Given instruction:
Starting at the line containing "obj.parent = empty", copy each line exactly, ending with the line containing "CAD_BOX = [list(v) for v in object_bounds()]". Leave out everything else.

---------- Data provided

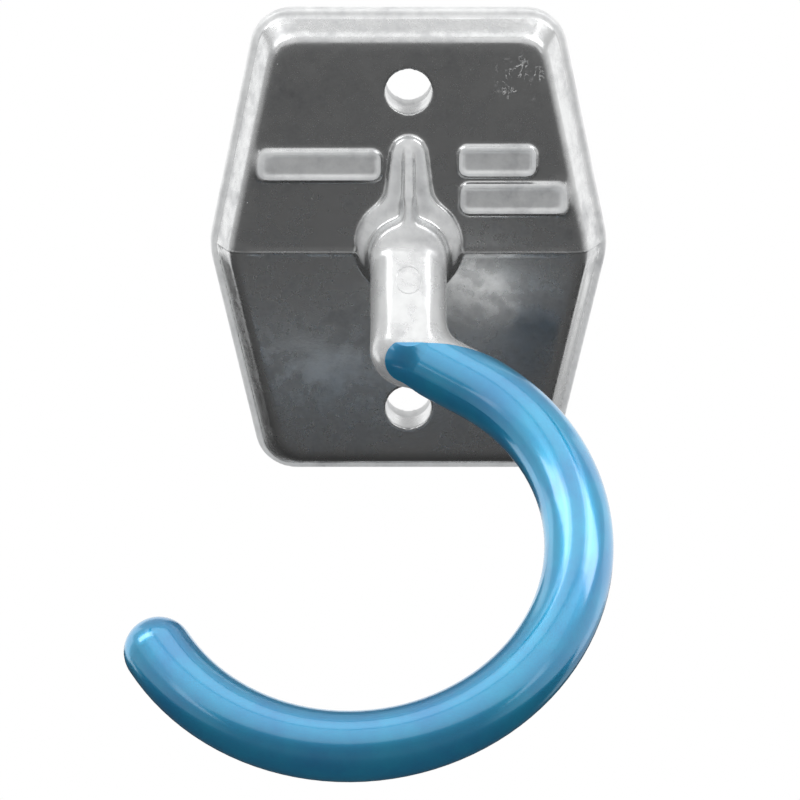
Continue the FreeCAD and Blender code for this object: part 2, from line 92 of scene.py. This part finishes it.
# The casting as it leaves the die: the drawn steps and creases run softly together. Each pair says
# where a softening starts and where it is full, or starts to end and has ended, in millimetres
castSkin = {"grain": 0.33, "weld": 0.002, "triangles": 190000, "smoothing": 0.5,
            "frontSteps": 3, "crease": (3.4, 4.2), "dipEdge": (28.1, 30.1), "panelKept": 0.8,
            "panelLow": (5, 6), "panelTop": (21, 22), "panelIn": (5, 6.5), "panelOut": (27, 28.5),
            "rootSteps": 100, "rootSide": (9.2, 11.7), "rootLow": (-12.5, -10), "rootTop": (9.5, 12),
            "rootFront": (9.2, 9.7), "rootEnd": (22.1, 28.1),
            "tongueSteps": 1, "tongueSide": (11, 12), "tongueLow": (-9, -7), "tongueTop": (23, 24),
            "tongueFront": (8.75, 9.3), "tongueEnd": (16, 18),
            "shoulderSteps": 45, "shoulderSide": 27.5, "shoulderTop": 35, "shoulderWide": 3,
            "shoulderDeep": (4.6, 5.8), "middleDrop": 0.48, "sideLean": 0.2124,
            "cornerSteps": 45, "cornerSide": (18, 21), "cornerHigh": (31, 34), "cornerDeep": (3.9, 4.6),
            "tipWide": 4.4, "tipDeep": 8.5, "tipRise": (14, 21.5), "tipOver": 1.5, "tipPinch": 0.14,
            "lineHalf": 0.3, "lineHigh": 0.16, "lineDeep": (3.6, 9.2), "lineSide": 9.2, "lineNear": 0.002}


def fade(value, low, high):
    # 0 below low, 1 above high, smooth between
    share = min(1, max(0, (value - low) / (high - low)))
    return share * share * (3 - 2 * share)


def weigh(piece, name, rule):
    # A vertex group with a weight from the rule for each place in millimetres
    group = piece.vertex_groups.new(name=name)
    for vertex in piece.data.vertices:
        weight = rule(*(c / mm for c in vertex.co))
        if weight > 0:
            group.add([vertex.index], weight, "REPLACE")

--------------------
---------- Data provided

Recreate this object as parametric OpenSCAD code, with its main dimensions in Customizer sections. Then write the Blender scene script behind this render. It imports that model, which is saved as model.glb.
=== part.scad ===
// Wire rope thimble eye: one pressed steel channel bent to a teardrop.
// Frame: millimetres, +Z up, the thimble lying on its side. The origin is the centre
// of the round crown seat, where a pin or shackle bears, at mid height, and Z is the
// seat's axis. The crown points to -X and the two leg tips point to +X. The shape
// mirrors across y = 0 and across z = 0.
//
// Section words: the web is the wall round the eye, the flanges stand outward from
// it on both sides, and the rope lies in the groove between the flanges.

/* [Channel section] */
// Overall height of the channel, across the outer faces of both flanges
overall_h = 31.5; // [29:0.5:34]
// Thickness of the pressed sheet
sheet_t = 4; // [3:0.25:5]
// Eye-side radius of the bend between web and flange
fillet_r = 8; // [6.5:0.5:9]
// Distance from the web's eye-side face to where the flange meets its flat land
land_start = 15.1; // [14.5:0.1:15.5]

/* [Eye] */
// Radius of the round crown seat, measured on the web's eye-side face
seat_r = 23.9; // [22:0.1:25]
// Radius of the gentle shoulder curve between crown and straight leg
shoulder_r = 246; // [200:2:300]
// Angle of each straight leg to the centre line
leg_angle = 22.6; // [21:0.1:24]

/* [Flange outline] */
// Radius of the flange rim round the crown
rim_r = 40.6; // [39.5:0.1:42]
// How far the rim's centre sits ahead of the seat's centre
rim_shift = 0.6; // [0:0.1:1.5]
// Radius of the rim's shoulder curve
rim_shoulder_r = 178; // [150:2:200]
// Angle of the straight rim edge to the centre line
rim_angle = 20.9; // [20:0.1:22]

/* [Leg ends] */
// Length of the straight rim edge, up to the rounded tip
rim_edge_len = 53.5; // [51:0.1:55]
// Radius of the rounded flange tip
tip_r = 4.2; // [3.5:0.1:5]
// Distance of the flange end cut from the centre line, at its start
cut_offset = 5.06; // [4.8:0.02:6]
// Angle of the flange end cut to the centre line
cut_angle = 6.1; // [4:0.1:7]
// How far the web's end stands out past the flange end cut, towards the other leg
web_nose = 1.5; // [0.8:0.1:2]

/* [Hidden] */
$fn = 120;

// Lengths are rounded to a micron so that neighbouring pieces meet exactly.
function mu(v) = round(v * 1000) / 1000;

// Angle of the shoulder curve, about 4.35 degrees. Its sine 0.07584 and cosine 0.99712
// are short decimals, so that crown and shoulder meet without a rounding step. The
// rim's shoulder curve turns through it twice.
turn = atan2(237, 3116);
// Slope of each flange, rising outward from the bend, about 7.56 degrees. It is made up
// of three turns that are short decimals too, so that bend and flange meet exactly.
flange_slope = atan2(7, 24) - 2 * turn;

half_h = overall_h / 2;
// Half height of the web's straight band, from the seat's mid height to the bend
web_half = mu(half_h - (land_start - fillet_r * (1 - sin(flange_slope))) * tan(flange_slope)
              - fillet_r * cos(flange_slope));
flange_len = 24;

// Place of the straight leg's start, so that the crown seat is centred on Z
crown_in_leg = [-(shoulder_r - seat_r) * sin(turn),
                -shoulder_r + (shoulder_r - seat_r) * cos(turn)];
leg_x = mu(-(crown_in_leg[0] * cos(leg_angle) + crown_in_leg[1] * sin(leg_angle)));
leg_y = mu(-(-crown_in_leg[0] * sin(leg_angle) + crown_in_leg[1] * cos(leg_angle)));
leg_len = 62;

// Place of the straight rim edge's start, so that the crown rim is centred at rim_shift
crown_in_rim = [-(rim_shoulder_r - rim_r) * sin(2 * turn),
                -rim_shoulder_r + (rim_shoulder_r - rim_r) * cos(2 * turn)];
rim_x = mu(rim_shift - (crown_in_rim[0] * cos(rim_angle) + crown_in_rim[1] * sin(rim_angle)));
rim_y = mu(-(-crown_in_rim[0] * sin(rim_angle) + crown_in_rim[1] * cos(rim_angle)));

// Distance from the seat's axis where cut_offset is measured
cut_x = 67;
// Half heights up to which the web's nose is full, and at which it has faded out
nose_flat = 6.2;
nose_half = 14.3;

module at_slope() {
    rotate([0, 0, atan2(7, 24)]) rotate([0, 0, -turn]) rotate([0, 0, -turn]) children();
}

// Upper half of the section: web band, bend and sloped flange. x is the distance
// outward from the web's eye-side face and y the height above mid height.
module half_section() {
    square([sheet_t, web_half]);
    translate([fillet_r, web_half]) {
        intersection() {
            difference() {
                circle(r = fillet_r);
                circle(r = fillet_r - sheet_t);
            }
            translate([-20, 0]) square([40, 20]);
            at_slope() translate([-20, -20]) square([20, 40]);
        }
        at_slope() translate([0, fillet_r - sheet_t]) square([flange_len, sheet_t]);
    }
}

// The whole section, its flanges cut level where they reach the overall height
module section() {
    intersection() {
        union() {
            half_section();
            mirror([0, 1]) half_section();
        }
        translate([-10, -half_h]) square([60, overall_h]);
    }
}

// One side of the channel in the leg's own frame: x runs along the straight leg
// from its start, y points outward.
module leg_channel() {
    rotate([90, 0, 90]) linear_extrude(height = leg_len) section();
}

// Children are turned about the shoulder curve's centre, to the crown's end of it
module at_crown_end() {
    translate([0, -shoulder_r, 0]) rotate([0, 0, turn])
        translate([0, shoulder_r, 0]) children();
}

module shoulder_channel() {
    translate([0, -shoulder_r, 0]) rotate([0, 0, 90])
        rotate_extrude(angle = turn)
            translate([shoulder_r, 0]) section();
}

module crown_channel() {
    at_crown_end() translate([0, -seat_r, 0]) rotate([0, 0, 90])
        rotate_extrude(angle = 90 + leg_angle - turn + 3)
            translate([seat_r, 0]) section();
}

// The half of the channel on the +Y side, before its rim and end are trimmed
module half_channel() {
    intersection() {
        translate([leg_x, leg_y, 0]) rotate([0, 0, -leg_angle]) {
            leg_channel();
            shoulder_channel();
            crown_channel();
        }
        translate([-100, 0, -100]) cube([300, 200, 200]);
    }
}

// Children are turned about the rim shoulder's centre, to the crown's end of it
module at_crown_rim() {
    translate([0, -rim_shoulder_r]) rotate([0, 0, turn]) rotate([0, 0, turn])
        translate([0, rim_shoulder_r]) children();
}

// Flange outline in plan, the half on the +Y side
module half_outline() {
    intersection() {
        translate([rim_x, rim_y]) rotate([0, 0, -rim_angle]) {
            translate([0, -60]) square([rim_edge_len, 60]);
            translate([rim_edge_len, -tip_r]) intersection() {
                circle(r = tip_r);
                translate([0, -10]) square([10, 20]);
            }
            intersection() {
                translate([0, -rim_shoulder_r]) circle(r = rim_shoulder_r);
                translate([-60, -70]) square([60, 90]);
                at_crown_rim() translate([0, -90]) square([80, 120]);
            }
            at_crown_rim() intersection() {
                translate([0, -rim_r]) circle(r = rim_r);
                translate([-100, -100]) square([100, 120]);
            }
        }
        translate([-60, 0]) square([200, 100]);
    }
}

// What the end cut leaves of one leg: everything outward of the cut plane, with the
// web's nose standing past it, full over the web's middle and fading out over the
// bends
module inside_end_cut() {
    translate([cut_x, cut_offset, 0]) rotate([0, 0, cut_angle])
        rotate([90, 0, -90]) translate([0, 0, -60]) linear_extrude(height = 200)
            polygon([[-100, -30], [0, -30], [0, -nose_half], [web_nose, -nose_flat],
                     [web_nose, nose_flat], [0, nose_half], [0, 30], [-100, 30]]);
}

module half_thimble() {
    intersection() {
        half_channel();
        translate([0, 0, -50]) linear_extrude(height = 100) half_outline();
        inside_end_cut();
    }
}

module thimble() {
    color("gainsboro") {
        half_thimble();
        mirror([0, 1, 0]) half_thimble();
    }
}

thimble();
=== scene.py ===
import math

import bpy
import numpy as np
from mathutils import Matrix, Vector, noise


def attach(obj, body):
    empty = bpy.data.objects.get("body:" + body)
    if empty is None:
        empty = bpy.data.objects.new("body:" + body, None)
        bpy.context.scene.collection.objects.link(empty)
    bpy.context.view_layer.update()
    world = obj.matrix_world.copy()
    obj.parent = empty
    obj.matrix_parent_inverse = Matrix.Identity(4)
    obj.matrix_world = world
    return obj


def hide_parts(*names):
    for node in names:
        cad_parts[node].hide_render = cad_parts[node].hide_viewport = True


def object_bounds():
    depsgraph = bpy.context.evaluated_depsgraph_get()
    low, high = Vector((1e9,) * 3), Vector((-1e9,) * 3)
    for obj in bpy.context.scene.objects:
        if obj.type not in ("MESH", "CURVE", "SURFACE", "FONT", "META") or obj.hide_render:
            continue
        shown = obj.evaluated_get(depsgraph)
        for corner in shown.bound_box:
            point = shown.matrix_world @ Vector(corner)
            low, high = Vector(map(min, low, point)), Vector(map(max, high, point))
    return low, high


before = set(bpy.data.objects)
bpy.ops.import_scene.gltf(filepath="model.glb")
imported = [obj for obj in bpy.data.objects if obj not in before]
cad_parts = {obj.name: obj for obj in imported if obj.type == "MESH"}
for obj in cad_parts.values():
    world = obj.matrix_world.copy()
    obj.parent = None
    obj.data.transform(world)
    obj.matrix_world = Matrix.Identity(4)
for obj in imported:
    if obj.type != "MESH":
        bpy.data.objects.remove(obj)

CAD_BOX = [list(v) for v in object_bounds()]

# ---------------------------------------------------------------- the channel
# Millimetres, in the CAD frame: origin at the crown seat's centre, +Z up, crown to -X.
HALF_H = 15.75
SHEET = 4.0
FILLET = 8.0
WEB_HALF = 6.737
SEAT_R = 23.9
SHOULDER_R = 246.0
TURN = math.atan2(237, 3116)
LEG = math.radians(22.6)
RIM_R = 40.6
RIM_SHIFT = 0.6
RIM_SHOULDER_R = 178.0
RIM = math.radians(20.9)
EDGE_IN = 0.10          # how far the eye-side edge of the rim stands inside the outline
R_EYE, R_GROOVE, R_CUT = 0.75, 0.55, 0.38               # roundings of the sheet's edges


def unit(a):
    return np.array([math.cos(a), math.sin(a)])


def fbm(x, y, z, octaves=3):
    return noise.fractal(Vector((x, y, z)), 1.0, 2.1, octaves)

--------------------
---------- Data provided

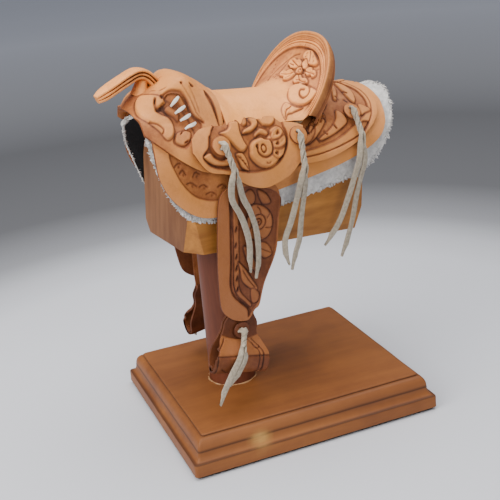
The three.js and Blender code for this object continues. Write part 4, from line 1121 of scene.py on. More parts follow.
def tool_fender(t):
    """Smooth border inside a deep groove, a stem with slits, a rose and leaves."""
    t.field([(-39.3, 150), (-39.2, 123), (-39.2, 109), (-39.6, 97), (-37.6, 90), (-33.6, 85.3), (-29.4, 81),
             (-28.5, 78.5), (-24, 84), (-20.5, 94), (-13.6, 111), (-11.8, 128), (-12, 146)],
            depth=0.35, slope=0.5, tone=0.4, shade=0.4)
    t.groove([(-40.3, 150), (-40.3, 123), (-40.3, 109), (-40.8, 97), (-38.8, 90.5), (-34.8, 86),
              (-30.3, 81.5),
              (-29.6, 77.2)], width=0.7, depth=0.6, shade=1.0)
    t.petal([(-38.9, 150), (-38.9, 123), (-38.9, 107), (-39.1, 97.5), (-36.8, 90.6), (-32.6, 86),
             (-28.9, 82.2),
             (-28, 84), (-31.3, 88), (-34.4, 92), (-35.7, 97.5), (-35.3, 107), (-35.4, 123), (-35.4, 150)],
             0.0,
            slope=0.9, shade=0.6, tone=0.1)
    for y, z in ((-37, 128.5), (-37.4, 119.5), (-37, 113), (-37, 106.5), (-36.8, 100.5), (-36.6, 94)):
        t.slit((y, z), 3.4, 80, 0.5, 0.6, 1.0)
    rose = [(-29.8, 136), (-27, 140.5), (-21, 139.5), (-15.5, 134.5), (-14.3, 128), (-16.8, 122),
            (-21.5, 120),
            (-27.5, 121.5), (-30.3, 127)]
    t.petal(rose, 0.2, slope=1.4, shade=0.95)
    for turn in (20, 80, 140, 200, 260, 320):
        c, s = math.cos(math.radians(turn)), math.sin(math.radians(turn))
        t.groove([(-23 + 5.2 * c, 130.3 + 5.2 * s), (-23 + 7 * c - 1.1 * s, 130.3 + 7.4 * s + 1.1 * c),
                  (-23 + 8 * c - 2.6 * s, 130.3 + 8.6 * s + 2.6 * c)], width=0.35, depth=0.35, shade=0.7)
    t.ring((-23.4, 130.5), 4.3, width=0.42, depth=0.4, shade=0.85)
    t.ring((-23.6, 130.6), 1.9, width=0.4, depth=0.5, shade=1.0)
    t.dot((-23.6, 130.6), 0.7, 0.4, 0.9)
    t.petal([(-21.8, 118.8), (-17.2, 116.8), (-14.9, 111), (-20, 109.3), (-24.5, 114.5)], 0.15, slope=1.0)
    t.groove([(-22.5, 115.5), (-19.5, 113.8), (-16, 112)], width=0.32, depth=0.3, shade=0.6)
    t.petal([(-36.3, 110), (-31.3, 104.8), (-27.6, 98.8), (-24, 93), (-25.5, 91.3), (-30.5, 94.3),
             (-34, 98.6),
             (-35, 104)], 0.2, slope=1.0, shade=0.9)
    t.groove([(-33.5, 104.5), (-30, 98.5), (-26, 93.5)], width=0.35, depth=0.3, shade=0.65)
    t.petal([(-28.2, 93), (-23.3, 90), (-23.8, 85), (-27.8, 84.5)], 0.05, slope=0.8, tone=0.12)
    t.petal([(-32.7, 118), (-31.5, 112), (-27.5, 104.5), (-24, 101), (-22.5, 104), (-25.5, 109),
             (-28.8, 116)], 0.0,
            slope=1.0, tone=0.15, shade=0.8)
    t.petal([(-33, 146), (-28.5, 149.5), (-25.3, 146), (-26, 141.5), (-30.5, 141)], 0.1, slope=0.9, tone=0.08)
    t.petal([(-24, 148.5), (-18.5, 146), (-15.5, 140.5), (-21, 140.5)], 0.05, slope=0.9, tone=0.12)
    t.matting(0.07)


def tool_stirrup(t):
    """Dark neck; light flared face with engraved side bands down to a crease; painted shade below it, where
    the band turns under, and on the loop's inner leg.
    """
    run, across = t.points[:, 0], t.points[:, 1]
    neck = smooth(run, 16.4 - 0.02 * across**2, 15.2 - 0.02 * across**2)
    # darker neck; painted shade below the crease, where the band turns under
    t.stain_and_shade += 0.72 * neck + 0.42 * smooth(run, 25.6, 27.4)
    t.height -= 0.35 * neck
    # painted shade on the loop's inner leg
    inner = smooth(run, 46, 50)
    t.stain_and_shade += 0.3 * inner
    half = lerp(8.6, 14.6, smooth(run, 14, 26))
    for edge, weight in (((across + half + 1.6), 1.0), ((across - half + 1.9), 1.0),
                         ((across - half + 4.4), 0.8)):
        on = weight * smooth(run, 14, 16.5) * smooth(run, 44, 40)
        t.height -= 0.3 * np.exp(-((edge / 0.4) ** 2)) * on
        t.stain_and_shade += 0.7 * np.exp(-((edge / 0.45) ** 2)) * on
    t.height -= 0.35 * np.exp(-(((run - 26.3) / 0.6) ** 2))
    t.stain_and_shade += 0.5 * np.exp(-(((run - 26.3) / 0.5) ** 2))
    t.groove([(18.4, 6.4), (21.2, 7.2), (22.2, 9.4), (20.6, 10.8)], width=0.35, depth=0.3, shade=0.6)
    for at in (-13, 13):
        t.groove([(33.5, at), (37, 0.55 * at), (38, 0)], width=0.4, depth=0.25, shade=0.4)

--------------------

The result:
    obj.parent = empty
    obj.matrix_parent_inverse = Matrix.Identity(4)
    obj.matrix_world = world
    return obj


def hide_parts(*names):
    for node in names:
        cad_parts[node].hide_render = cad_parts[node].hide_viewport = True


def object_bounds():
    depsgraph = bpy.context.evaluated_depsgraph_get()
    low, high = Vector((1e9,) * 3), Vector((-1e9,) * 3)
    for obj in bpy.context.scene.objects:
        if obj.type not in ("MESH", "CURVE", "SURFACE", "FONT", "META") or obj.hide_render:
            continue
        shown = obj.evaluated_get(depsgraph)
        for corner in shown.bound_box:
            point = shown.matrix_world @ Vector(corner)
            low, high = Vector(map(min, low, point)), Vector(map(max, high, point))
    return low, high


before = set(bpy.data.objects)
bpy.ops.import_scene.gltf(filepath="model.glb")
imported = [obj for obj in bpy.data.objects if obj not in before]
cad_parts = {obj.name: obj for obj in imported if obj.type == "MESH"}
for obj in cad_parts.values():
    world = obj.matrix_world.copy()
    obj.parent = None
    obj.data.transform(world)
    obj.matrix_world = Matrix.Identity(4)
for obj in imported:
    if obj.type != "MESH":
        bpy.data.objects.remove(obj)

CAD_BOX = [list(v) for v in object_bounds()]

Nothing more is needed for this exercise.